You are like us, you are shopping w/ a long term plan. We shopped w/ a 10 yr plan. We wanted room in case we had another kid or for friends to come along as DD got older. Two things you will absolutely want w/ small kids, a tub in the bathroom and an outside shower for those really muddy or sandy kids.
Some trailers to look into: Crossroads makes a great product. I have the Zinger and love it. I have friends w/ the cruiser 5er and love it. They have great customer service and a 2 yr warranty (not all trailers have a 2 yr warranty, many only have 1 yr warranty). The zinger is a reasonably priced trailer. Without knowing your tow capacities, the ZT26BH sounds exactly like what you are looking for. The ZT28BH has double bunks on top and bottom.

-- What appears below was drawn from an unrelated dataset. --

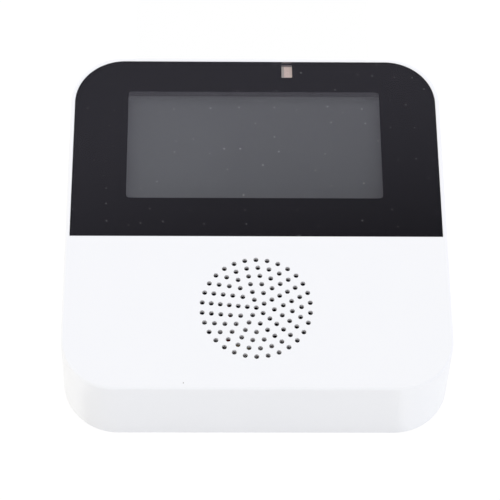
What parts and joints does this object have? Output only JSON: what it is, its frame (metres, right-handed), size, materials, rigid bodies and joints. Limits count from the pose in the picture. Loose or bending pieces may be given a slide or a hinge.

Also check out Primetime. They also have a 2 yr warranty and good customer service. We had the primetime tracer on our short list. Although it is the Avenger that appears to have a floorplan you will like.
Most of all take your time, we researched for a year before buying our TT and it paid off. We have had our TT for a year. We went to a show in January and did not see a thing we would have traded in our trailer for. Happy hunting!